**Set exercise**
Quote the listing below in its entirety.

**Supplied information**
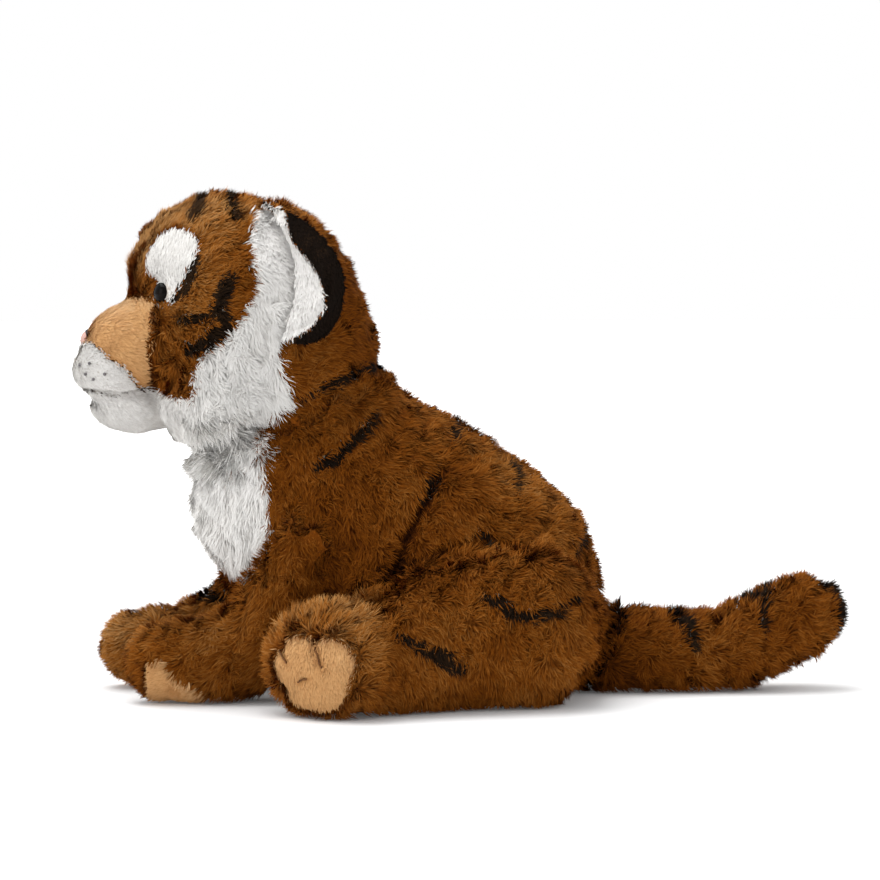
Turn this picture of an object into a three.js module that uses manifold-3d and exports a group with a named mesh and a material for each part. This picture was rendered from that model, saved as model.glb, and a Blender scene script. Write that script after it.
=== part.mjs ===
// A sitting plush tiger, about 23 cm tall: sewn covers around loose stuffing.
// Millimetres, +Z up. The tiger faces -X, and its left side is on -Y.
// Every cover, filling and trim is a solid of its own, kept a clearance apart.

import * as THREE from 'three';
import { mergeVertices } from 'three/addons/utils/BufferGeometryUtils.js';
import Module from 'manifold-3d';

const wasm = await Module();
wasm.setup();

// Cloth and clearances
const clothThickness = 2.4;
const clearance = 0.3;
const movingClearance = 0.6;
const floorCut = 0.5;
const overrun = 80;

// Body
const torsoLength = 190;
const torsoHeight = 149.5;
const torsoWidth = 130;
const bellyPanelHeight = 9;
const pelletBagLength = 78;
const pelletBagWidth = 70;
const pelletBagHeight = 30;

// Neck: a round seam whose plane leans forward, with a ball of head stuffing sunk through it
const neckDiameter = 97;
const neckLean = 25.4;
const neckBallRise = 18;
const neckBallClearance = 2.2;
const neckCordDiameter = 1.6;

// Head
const headDiameter = 105;
const headWidth = 108;
const muzzleReach = 46;
const muzzleDrop = 17;
const muzzleLength = 54;
const muzzleWidth = 58;
const muzzleHeight = 44;
const lipLength = 40;
const lipWidth = 30;
const lipHeight = 28;
const chinLength = 48;
const chinWidth = 42;
const chinHeight = 23;
const ruffLength = 66;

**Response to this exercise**
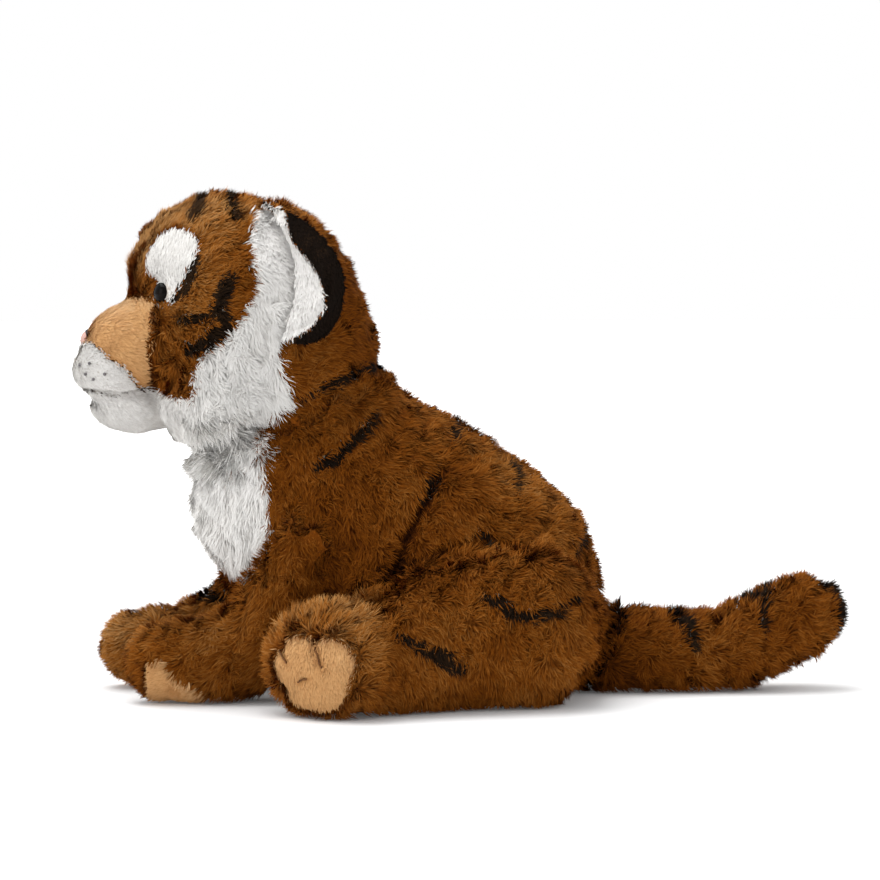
Turn this picture of an object into a three.js module that uses manifold-3d and exports a group with a named mesh and a material for each part. This picture was rendered from that model, saved as model.glb, and a Blender scene script. Write that script after it.
=== part.mjs ===
// A sitting plush tiger, about 23 cm tall: sewn covers around loose stuffing.
// Millimetres, +Z up. The tiger faces -X, and its left side is on -Y.
// Every cover, filling and trim is a solid of its own, kept a clearance apart.

import * as THREE from 'three';
import { mergeVertices } from 'three/addons/utils/BufferGeometryUtils.js';
import Module from 'manifold-3d';

const wasm = await Module();
wasm.setup();

// Cloth and clearances
const clothThickness = 2.4;
const clearance = 0.3;
const movingClearance = 0.6;
const floorCut = 0.5;
const overrun = 80;

// Body
const torsoLength = 190;
const torsoHeight = 149.5;
const torsoWidth = 130;
const bellyPanelHeight = 9;
const pelletBagLength = 78;
const pelletBagWidth = 70;
const pelletBagHeight = 30;

// Neck: a round seam whose plane leans forward, with a ball of head stuffing sunk through it
const neckDiameter = 97;
const neckLean = 25.4;
const neckBallRise = 18;
const neckBallClearance = 2.2;
const neckCordDiameter = 1.6;

// Head
const headDiameter = 105;
const headWidth = 108;
const muzzleReach = 46;
const muzzleDrop = 17;
const muzzleLength = 54;
const muzzleWidth = 58;
const muzzleHeight = 44;
const lipLength = 40;
const lipWidth = 30;
const lipHeight = 28;
const chinLength = 48;
const chinWidth = 42;
const chinHeight = 23;
const ruffLength = 66;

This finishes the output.